**EXERCISE TASK:** Word for word, restate the lines from the start of the data below through the line containing "CURVE_STEPS = 5".

**PROVIDED MATERIAL:**

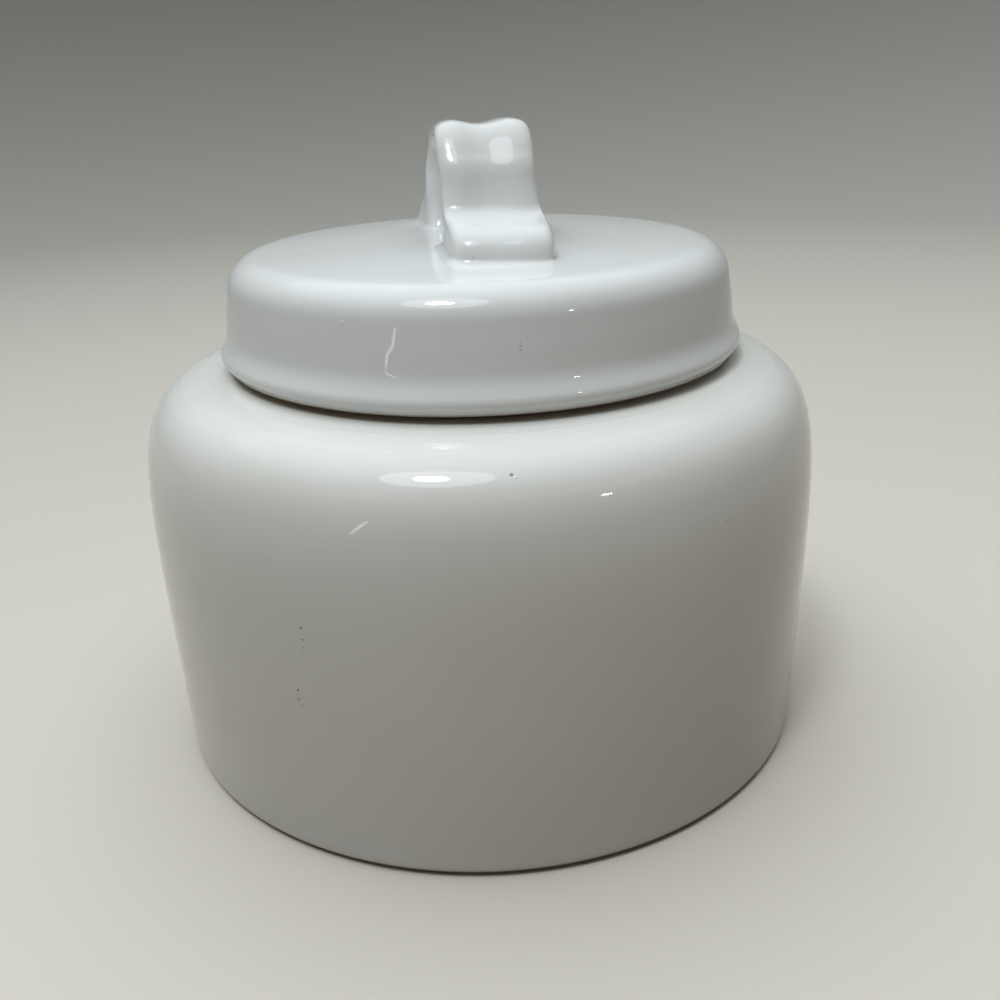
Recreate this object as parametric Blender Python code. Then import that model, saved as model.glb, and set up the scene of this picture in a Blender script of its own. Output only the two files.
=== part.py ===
"""Lidded ceramic canister, 180 mm across: a slip-cast jar, a cap lid that sits over the jar's
collar, and a strap handle luted to the lid. Metres, +Z up, origin under the foot's centre."""

import math

import bmesh
import bpy
from mathutils import Vector
from mathutils.geometry import interpolate_bezier

# Facets
ROUND_STEPS = 60          # flats round every turned piece
SHOULDER_STEPS = 15       # points on the rounded shoulder
SHOULDER_EASE = 1.7       # spreads those points evenly along the curve
CURVE_STEPS = 5           # points on each small fillet or sweep

# Casting and clearances
JAR_WALL = 0.0050         # wall of the jar, all the way up to the collar's rim
LID_WALL = 0.0050         # wall of the lid
SEAT_GAP = 0.0003         # gap left between pieces that touch

# Jar
BELLY_RADIUS = 0.0900         # widest part of the body
BELLY_HEIGHT = 0.0593
BASE_INSET = 0.0011           # how far the side draws in from the belly to the bottom corner
BASE_CORNER = 0.0016          # rounding of the bottom corner
FOOT_RING_INSET = 0.0039      # the dry foot ring stands in from the side by this
FOOT_RING_HEIGHT = 0.0010
FOOT_RING_WIDTH = 0.0065
FOOT_EDGE = 0.0005            # softened edges of the foot ring
UNDERSIDE_RISE = 0.0018       # underside inside the ring, above the table
FLOOR_THICKNESS = 0.0052
FLOOR_CORNER = 0.0090         # fillet between the floor and the inside wall
SHOULDER_HEIGHT = 0.1027      # flat shoulder that the lid's rim sits on
SHOULDER_SQUARENESS = 3.65    # 2 is an ellipse, more is a squarer shoulder
COLLAR_RISE = 0.0140          # collar's rim above the shoulder
COLLAR_FILLET = 0.0030        # sweep from the shoulder up into the collar
COLLAR_PLAY = 0.0024          # room all round between the collar and the lid's inside

# Lid
LID_SHIFT_X = 0.0012          # the lid sits a little off centre, within that play
LID_SHIFT_Y = 0.0014
RIM_RADIUS = 0.0687           # outside of the rolled bead at the lid's rim
BEAD_RADIUS = 0.0035
BEAD_TURN = math.radians(8)   # how far the bead rolls past its widest point
FLARE_HEIGHT = 0.0046         # sweep from the bead up to the waist
WAIST_INSET = 0.0019          # waist inside the bead
SIDE_HEIGHT = 0.0184          # straight side, from the waist up to the top edge
SIDE_TAPER = 0.0024           # how far the side leans in over that height
EDGE_ROUND = 0.0062           # rounding of the top edge
DOME_RISE = 0.0032            # crown of the lid inside its rounded edge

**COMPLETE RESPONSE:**
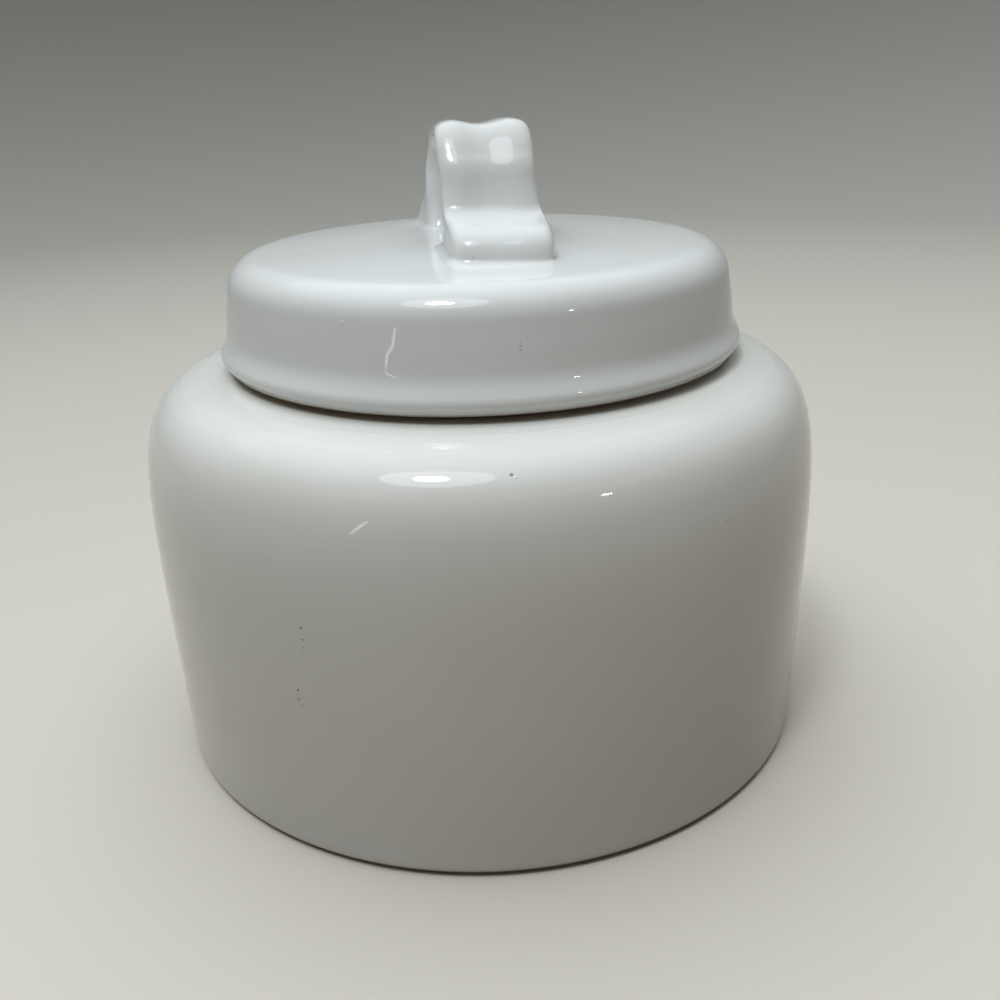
Recreate this object as parametric Blender Python code. Then import that model, saved as model.glb, and set up the scene of this picture in a Blender script of its own. Output only the two files.
=== part.py ===
"""Lidded ceramic canister, 180 mm across: a slip-cast jar, a cap lid that sits over the jar's
collar, and a strap handle luted to the lid. Metres, +Z up, origin under the foot's centre."""

import math

import bmesh
import bpy
from mathutils import Vector
from mathutils.geometry import interpolate_bezier

# Facets
ROUND_STEPS = 60          # flats round every turned piece
SHOULDER_STEPS = 15       # points on the rounded shoulder
SHOULDER_EASE = 1.7       # spreads those points evenly along the curve
CURVE_STEPS = 5           # points on each small fillet or sweep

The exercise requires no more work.